Parking Around Town. The most commonly asked question we get is “how do you park that thing anywhere?” Yes, the 200 is easier to deal with around town. But with a little trip planning its no big deal taking the Silverado to the shops, you just need to park a little further from the front door to find a suitable spot where you wont get door dings from inconsiderate people in the parking lot – and to be honest I did this with the 200 anyway as I hate getting damage from car parks.

Tid Bits. Column shift is not as good as a console mounted shifter – I don’t know why they still make them with a column shift. Left hand indicators on the Silverado are annoying particularly when going from “normal” right hand side indicator stalk and back all the time. If you buy a black Silverado, get used to random people saluting, waving and flexing when they see you – my wife hates it and my daughter loves it, I’m undecided.

L5P Duramax Fuel Economy Towing
The big Duramax stays around 22L per 100km towing or not whilst the 200 series is the same towing but better when not.
Silverado Brakes
The Silverado’s electric brake controller is so easy to use and stays set unlike rotary dials which often have to be setup every time you hook up

Conclusion For Now

If you need more cargo carrying and towing capacity, more than a GVM upgrade provides, there’s no choice really.
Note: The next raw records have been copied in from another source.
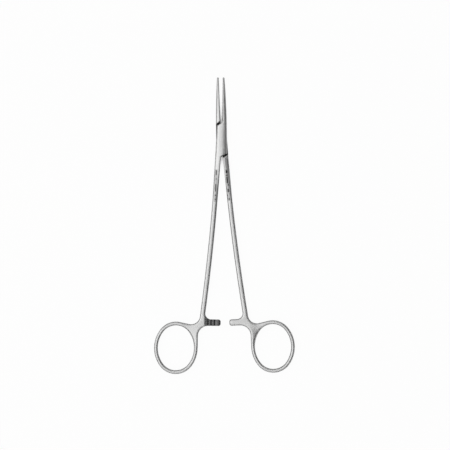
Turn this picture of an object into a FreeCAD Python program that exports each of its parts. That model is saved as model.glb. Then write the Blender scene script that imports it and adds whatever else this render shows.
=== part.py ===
import FreeCAD, Part
import math
import os

# A long, slender, straight haemostatic forceps with a box lock and a ratchet, in stainless steel.
# It lies flat: +Y runs from the pivot to the jaw tips, +X to the right, +Z up out of the table.
# The origin is where the pivot axis meets the flat of the box's underside.
# Each arm is drawn shut, in its own frame about the pivot, and is then opened to its place at rest.

# Driving dimensions, in millimetres and degrees.

# How far the forceps stands open at rest, both arms together.
rest_opening = 3.6

# Box lock: the widths are measured across both arms, shut.
box_reach = 11.2
box_width_at_jaws = 5.8
box_width_at_shanks = 7.4
box_thickness = 4.6
crown_radius = 8.0
box_edge_width = 0.9
box_edge_height = 1.15
grinding = 0.02
cheek_end_setback = 0.9
cheek_end_slant = 32.0
shoulder_gap = 1.1
window_gap = 0.35
tongue_thickness = 1.5
tongue_side_clearance = 0.03

# Rivet that pins the tongue inside the box.
rivet_diameter = 3.0
rivet_running_clearance = 0.03

# Jaws.
jaw_reach = 37.9
jaw_middle_width = 2.16
jaw_middle_thickness = 2.95
jaw_tip_width = 1.07
jaw_tip_thickness = 1.45
jaw_back_round = 0.68
jaw_back_height = 0.38
jaw_tip_gap = 0.02
jaw_root_gap = 0.16
jaw_bevel_slope = 1.0
jaw_bevel_start = 3.9
jaw_bevel_end = 0.85
serration_pitch = 0.65
serration_depth = 0.24
serration_land = 0.06
serration_start = 2.2
serration_end_margin = 0.7

# Shanks: each splays out from the box and bows outwards on a long radius.
shank_width = 3.0
shank_root_gap = 0.3
shank_taper_length = 26.0
shank_splay = 2.4
shank_bow_radius = 1250.0
shank_straight_length = 13.0
arm_thickness = 3.2
arm_edge_radius = 1.05
sharp_edge_break = 0.05

# Ratchet bars and their saw teeth.
ratchet_reach = 111.0
ratchet_bar_width = 3.9
ratchet_tip_radius = 1.3
ratchet_past_centre_box = 1.35
ratchet_past_centre_tongue = 0.25
ratchet_pitch = 2.05
ratchet_teeth = 3
ratchet_first_crest = 1.8
ratchet_tooth_height = 0.7
ratchet_mesh_depth = 0.5
ratchet_back_rake = 0.12

# Finger rings and the webs that carry them. A ring's centre is placed from the foot of its shank,
# level with the ratchet bar.
ring_centre_offset = 15.3
ring_centre_drop = 15.65
ring_opening_width = 22.0
ring_opening_length = 27.3
ring_end_sharpness = 0.6
ring_wire = 2.2
web_drop = 2.3
web_outer_radius = 5.4
web_inner_radius = 6.3
crotch_radius = 3.5

# Room that the cutting tools are given past the metal.
OVERRUN = 20.0
SMALL_OVERRUN = 1.0

# The most of a wall that its rounded edges may take up.
ROUNDING_SHARE = 0.95

# How near two points must lie to count as one.
SAME_PLACE = 0.001

X_AXIS = FreeCAD.Vector(1, 0, 0)
Z_AXIS = FreeCAD.Vector(0, 0, 1)
PIVOT = FreeCAD.Vector(0, 0, 0)
QUARTER_ARC_WEIGHT = math.sqrt(0.5)

cheek_end_reach = box_reach - cheek_end_setback
shank_straight_end = ratchet_reach - shank_straight_length
arm_round = min(arm_edge_radius, ROUNDING_SHARE * min(ring_wire, arm_thickness, shank_width) / 2)
box_edge = (box_edge_width, box_edge_height)
sharp_edge = (sharp_edge_break, sharp_edge_break)


def point(x, y, z=0.0):
    return FreeCAD.Vector(x, y, z)


def mix(first, last, share):
    return first + (last - first) * share


def polygon_prism(corners, low, high):
    """A straight prism over a plan polygon, from height low to height high."""
    ring = [point(x, y, low) for x, y in corners]
    face = Part.Face(Part.makePolygon(ring + ring[:1]))
    return face.extrude(point(0, 0, high - low))


def mirrored(shape):
    return shape.mirror(PIVOT, X_AXIS)


def section(centre, across, inner, outer, thickness, inner_corner, outer_corner, crown_top=None):
    """A closed section that stands across an arm: flat sides, and lands that rounded corners lead into.

    inner and outer are distances from the centre along across. Each corner is (its width, its height).
    The lower land is flat, so that the box lies firm. The upper one is crowned where crown_top says how
    far along across the crown is highest.
    """
    half = thickness / 2
    inner_land, inner_flat = inner + inner_corner[0], half - inner_corner[1]
    outer_land, outer_flat = outer - outer_corner[0], half - outer_corner[1]

    def is_crowned(side):
        return crown_top is not None and side > 0

    def land_height(u, side):
        if not is_crowned(side):
            return half
        return half - crown_radius + math.sqrt(crown_radius ** 2 - (u - crown_top) ** 2)

    def land_slope(u, side):
        if not is_crowned(side):
            return 0.0
        return (crown_top - u) / math.sqrt(crown_radius ** 2 - (u - crown_top) ** 2)

    def at(u, z):
        return centre + across * u + Z_AXIS * z

    def flat_side(u, first, last):
        return Part.LineSegment(at(u, first), at(u, last)).toShape()

    def land(first, last, side):
        ends = at(first, side * land_height(first, side)), at(last, side * land_height(last, side))
        if not is_crowned(side):
            return Part.LineSegment(*ends).toShape()
        middle = (first + last) / 2
        return Part.Arc(ends[0], at(middle, side * land_height(middle, side)), ends[1]).toShape()

    def round_corner(u, flat, land_end, side, towards_land):
        top = land_height(land_end, side)
        tip = top + land_slope(land_end, side) * (u - land_end)
        poles = [at(u, side * flat), at(u, side * tip), at(land_end, side * top)]
        curve = Part.BezierCurve()
        curve.setPoles(poles if towards_land else poles[::-1])
        curve.setWeight(2, QUARTER_ARC_WEIGHT)
        return curve.toShape()

    return Part.Wire([
        flat_side(inner, -inner_flat, inner_flat),
        round_corner(inner, inner_flat, inner_land, 1, True),
        land(inner_land, outer_land, 1),
        round_corner(outer, outer_flat, outer_land, 1, False),
        flat_side(outer, outer_flat, -outer_flat),
        round_corner(outer, outer_flat, outer_land, -1, True),
        land(outer_land, inner_land, -1),
        round_corner(inner, inner_flat, inner_land, -1, False),
    ])


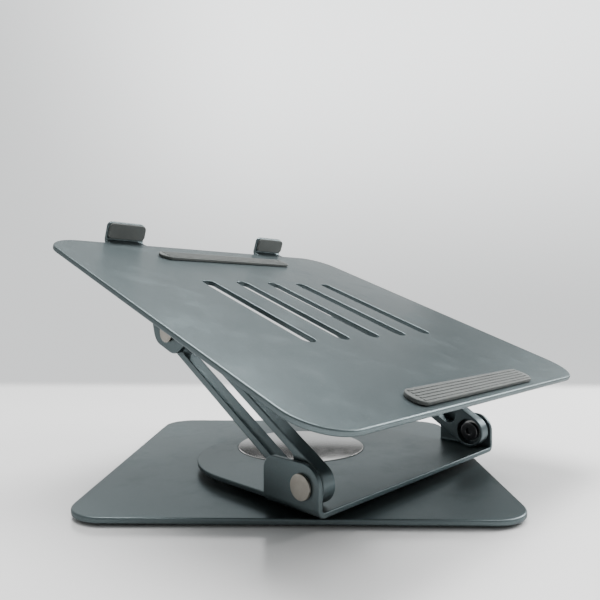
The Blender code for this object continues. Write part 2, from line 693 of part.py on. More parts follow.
def make_materials():
    return {
        "satin_metal": material("satin_metal", (0.165, 0.205, 0.215), 0.42, 0.8),
        "mirror_metal": material("mirror_metal", (0.62, 0.62, 0.61), 0.12, 1.0),
        "warm_nickel": material("warm_nickel", (0.42, 0.40, 0.36), 0.35, 1.0),
        "steel": material("steel", (0.50, 0.50, 0.50), 0.3, 1.0),
        "dark_steel": material("dark_steel", (0.05, 0.05, 0.05), 0.35, 1.0),
        "black_plastic": material("black_plastic", (0.02, 0.02, 0.02), 0.5, 0.0),
        "soft_grip": material("soft_grip", (0.045, 0.05, 0.048), 0.7, 0.0),
    }


def main():
    clear_scene()
    mat = make_materials()
    swivel = empty("swivel_axis", None, (0, 0, 0), (0, 0, SWIVEL_YAW))
    arms = empty("arm_axis", swivel, (0, -PIVOT_BACK, PIVOT_Z), (ARM_ELEVATION, 0, 0))
    tray = empty("tray_axis", arms, (0, ARM_LENGTH, 0), (TRAY_TILT - ARM_ELEVATION, 0, 0))
    lower_hinge = empty("lower_hinge_axis", swivel, (0, -PIVOT_BACK, PIVOT_Z), (0, 0, 0))

    make_base(mat)
    make_turntable(swivel, mat)
    make_swivel(swivel, mat)
    make_tray(tray, mat)
    for side in (-1, 1):
        make_hinge("lower", side, lower_hinge, mat)
        make_arm(side, arms, mat)
        make_hinge("upper", side, tray, mat)
        make_bracket(side, tray, mat)


main()
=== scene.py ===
"""Rotating laptop stand: finished pieces, finishes, desk, light and camera.

Each operator in the Laptop Stand panel makes one piece or one group of like pieces round the
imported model, which gives every position. Sizes and colours that a user may change are in the
property groups. Lengths are in metres.
"""
import json
import math

import bmesh
import bpy
from bpy.props import FloatProperty, FloatVectorProperty, IntProperty, PointerProperty
from bpy.types import Operator, Panel, PropertyGroup
from mathutils import Matrix, Vector
from mathutils.geometry import tessellate_polygon


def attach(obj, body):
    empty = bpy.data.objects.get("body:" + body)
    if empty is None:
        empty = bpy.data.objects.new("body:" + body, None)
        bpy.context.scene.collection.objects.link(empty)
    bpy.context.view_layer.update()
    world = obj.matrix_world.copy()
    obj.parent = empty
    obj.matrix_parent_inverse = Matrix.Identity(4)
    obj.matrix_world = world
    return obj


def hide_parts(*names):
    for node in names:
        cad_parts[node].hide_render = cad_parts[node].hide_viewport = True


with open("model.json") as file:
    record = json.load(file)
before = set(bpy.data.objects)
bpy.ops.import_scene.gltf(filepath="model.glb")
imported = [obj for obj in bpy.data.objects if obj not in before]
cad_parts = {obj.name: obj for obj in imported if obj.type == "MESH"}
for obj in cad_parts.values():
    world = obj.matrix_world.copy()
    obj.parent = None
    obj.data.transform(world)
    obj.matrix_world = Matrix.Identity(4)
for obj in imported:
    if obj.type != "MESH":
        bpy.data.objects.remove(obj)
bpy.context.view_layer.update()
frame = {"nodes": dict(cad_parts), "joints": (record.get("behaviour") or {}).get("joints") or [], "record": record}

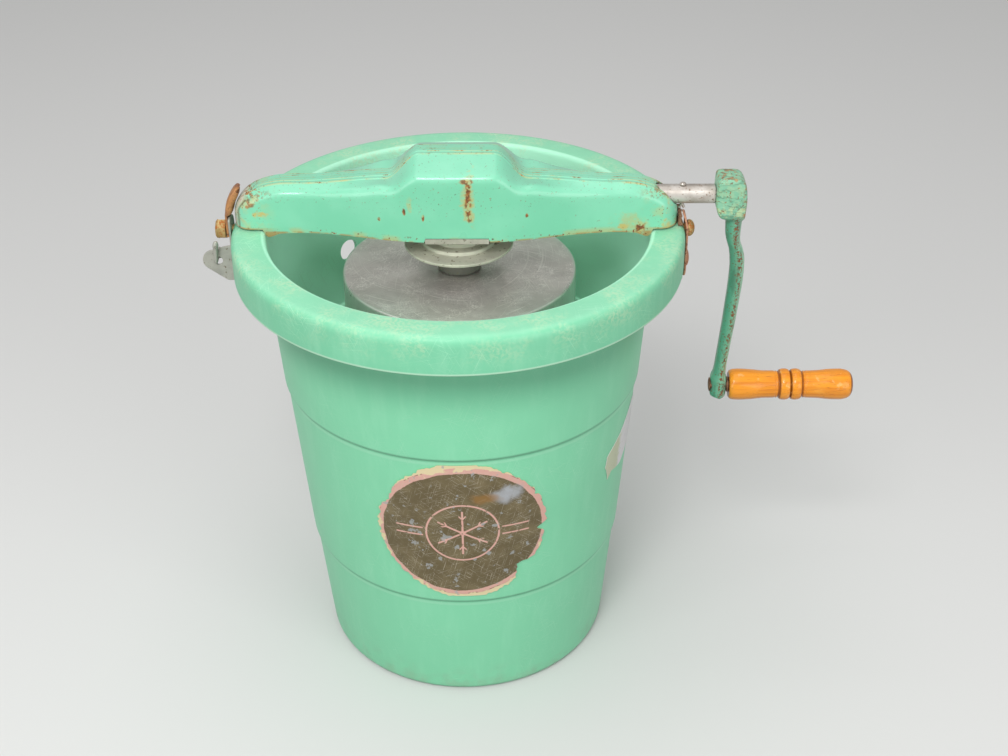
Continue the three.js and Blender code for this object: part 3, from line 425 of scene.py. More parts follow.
# Shader maths
class Value:
    """A number that changes over a surface. Its operators add Math nodes."""

    def __init__(self, tree: "Tree", socket: bpy.types.NodeSocket) -> None:
        """Wraps an output socket of a tree."""
        self.tree, self.socket = tree, socket

    def math(self, operation: str, other: "Value | float" = 0.0, swapped: bool = False) -> "Value":
        """Adds a Math node on this value and another.

        Args:
            operation: What the node does.
            other: The second value.
            swapped: True to put the other value first.

        Returns:
            The node's result.
        """
        pair = [other, self] if swapped else [self, other]
        made = self.tree.node("ShaderNodeMath", {"operation": operation}, dict(enumerate(pair)))
        return Value(self.tree, made.outputs[0])

    def __add__(self, other: "Value | float") -> "Value":
        """Sum."""
        return self.math("ADD", other)

    def __sub__(self, other: "Value | float") -> "Value":
        """Difference."""
        return self.math("SUBTRACT", other)

    def __rsub__(self, other: float) -> "Value":
        """A number less this value."""
        return self.math("SUBTRACT", other, swapped=True)

    def __mul__(self, other: "Value | float") -> "Value":
        """Product."""
        return self.math("MULTIPLY", other)

    def __truediv__(self, other: "Value | float") -> "Value":
        """Quotient."""
        return self.math("DIVIDE", other)

    def __rtruediv__(self, other: float) -> "Value":
        """A number divided by this value."""
        return self.math("DIVIDE", other, swapped=True)

    def __pow__(self, other: float) -> "Value":
        """Power."""
        return self.math("POWER", other)

    __radd__ = __add__
    __rmul__ = __mul__

    def __abs__(self) -> "Value":
        """Size without sign."""
        return self.math("ABSOLUTE")

    def most(self, other: "Value | float") -> "Value":
        """The larger of two."""
        return self.math("MAXIMUM", other)

    def rise(self, low: float, high: float) -> "Value":
        """Zero below low, one above high, with a smooth step between.

        Args:
            low: Where it leaves zero.
            high: Where it reaches one.

        Returns:
            The step.
        """
        ends = {"Value": self, "From Min": low, "From Max": high}
        made = self.tree.node("ShaderNodeMapRange", {"interpolation_type": "SMOOTHSTEP"}, ends)
        return Value(self.tree, made.outputs[0])

    def fall(self, low: float, high: float) -> "Value":
        """One below low, zero above high, with a smooth step between."""
        return 1 - self.rise(low, high)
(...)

And that goes for power and torque too – no matter what you do to a 200 series short of putting another 4.5D4D in front of the existing one, it will never match even a stock L5P Duramax. And the Silverado has enough kit in it and luxury appointments to not leave you defending your decision to buy one based on the extra coin you spent alone. We will update this post with the vehicles respective 4WD abilities and the L5P’s tuned fuel figures (and fun power facts) as the information comes to hand.